Reviews of Normal People inundated bookstagram, booktube, and the book blogosphere in late 2018 and early last year. The premise of the novel lured me, and the critical acclaim it received promised some thought-provoking (or at least debatable) insights on contemporary life.
In other words, Normal People could be my favorite type of fiction: accessible yet substantial.
[A small note: this blog is alive!! I now review some of the books I finished on my Instagram account, but for books I have a lot of thoughts about, nothing beats enthusiastic word vomit on a good old-fashioned blog post.]
If you have even a passing interest in contemporary book releases, you’d probably have heard a bit of Normal People’s plot. Connell and Marianne go to the same high school in Sligo, a small town in Ireland. Both are academically gifted and are in the running to become class valedictorian, though Connell is thinly beating Marianne.
As individuals, they match well. Socioeconomically, it’s another story. Marianne is from a wealthy family. Her family owns what is essentially a mansion in Sligo and a holiday home in Italy. To hit home the difference of economic status between Connell and Marianne, we learn from the opening pages that Connell’s mother is employed by Marianne’s family to clean their house several times a week. Because Connell drives his mom to the mansion for the work, he and Marianne have opportunities to chat and interact with each other outside of school hours.

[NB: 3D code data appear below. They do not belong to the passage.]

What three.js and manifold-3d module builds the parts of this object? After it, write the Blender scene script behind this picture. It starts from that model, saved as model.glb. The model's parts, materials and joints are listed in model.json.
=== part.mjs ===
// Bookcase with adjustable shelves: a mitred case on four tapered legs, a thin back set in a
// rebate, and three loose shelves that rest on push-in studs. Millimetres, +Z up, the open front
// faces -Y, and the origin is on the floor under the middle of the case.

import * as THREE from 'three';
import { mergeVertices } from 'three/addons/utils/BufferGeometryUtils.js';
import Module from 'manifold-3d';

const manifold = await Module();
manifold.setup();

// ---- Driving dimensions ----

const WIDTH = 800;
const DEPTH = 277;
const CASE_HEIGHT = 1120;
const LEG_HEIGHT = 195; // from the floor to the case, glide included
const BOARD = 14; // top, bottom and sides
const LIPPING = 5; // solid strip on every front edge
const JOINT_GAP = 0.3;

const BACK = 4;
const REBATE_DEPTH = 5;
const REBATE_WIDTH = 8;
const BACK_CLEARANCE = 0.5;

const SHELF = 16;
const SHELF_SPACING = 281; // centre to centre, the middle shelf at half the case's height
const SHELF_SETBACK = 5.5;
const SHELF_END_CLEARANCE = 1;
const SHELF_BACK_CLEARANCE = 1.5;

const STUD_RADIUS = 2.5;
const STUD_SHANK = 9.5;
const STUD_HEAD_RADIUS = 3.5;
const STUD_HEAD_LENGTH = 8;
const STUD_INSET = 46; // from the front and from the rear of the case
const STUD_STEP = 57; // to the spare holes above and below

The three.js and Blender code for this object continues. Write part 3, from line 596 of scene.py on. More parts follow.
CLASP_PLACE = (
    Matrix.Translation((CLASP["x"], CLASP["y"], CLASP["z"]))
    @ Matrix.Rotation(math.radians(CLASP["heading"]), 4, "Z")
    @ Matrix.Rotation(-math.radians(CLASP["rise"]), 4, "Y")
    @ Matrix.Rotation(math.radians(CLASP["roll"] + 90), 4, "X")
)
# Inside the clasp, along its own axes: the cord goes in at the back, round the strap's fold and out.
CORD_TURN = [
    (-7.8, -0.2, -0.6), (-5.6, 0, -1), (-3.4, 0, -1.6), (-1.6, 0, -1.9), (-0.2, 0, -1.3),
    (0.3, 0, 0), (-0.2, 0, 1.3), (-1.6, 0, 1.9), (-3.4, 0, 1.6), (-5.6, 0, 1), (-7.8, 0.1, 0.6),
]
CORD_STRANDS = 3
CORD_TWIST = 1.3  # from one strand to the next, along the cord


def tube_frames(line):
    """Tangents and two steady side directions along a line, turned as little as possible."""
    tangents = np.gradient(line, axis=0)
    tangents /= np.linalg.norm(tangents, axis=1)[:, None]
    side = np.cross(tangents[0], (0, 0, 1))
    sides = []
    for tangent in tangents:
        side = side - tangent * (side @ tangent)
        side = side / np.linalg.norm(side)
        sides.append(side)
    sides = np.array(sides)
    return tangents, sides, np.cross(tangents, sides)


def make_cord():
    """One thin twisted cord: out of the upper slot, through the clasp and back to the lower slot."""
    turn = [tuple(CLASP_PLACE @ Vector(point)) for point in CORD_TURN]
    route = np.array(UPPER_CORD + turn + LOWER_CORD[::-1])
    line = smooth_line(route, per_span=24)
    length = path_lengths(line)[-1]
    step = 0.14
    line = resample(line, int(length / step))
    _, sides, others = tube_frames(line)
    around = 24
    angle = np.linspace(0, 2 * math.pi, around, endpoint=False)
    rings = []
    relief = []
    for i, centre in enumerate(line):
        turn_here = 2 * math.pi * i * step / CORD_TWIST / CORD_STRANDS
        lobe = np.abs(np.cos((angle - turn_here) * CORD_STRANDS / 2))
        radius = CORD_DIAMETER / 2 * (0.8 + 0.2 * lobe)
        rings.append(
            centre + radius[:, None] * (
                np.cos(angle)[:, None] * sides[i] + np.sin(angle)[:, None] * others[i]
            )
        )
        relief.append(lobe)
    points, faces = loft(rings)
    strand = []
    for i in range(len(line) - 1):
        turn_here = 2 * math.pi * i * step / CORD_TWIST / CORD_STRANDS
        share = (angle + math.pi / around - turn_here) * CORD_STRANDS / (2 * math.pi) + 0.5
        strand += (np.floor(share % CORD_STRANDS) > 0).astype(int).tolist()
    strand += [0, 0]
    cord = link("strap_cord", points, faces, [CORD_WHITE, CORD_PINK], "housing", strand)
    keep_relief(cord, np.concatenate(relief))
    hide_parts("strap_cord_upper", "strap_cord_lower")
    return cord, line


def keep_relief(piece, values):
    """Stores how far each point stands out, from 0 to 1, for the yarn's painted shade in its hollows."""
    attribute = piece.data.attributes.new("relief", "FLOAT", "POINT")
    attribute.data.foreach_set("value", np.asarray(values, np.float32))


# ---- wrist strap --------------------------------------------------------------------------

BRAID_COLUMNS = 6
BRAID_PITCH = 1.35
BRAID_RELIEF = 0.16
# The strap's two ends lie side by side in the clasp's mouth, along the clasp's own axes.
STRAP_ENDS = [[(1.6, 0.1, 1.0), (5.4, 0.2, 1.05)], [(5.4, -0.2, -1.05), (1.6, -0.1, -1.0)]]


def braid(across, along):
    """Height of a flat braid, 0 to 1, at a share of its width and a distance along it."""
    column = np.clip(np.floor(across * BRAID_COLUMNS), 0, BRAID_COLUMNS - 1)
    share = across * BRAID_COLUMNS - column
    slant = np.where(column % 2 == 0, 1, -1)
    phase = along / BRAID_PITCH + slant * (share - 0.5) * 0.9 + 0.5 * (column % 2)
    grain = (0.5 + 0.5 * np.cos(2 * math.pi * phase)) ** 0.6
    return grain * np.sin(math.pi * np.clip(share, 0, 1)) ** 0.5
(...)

Connell is very popular in school. He is well-liked and a regarded school athlete. His peers want to hang out with him, the popular girls want to date him. Marianne, on the other hand, is a social outcast (or what cruel high schoolers would call a freak). She’s awkward and doesn’t fit in. Worse? She treats her peers’ bullying with insouciance and even contempt.
A romantic relationship develops between Connell and Marianne (no surprise!). Both treat the situation as a hookup, but we as readers know that strong feelings are what propel their bond.
Normal People continues to follow Connell and Marianne as university students in Trinity College, Dublin. In university, their social standing is reversed. Marianne’s gamine physique, interest in politics, and manners earn her popularity with the cool crowd. Meanwhile, Connell’s lack of style makes him socially invisible. His easygoing mien and desire to please everyone, once an advantage in high-school hierarchy, removes distinction in university. He is even at times called a “culchie” – an Irish redneck.
Connell and Marianne’s relationship changes and evolves. They are friends, they are lovers, they are no-longer-lovers-but-more-than-friends. More than an intimate peek at their bond, Normal People is the story of their challenges and growing pains in early 2010s Ireland.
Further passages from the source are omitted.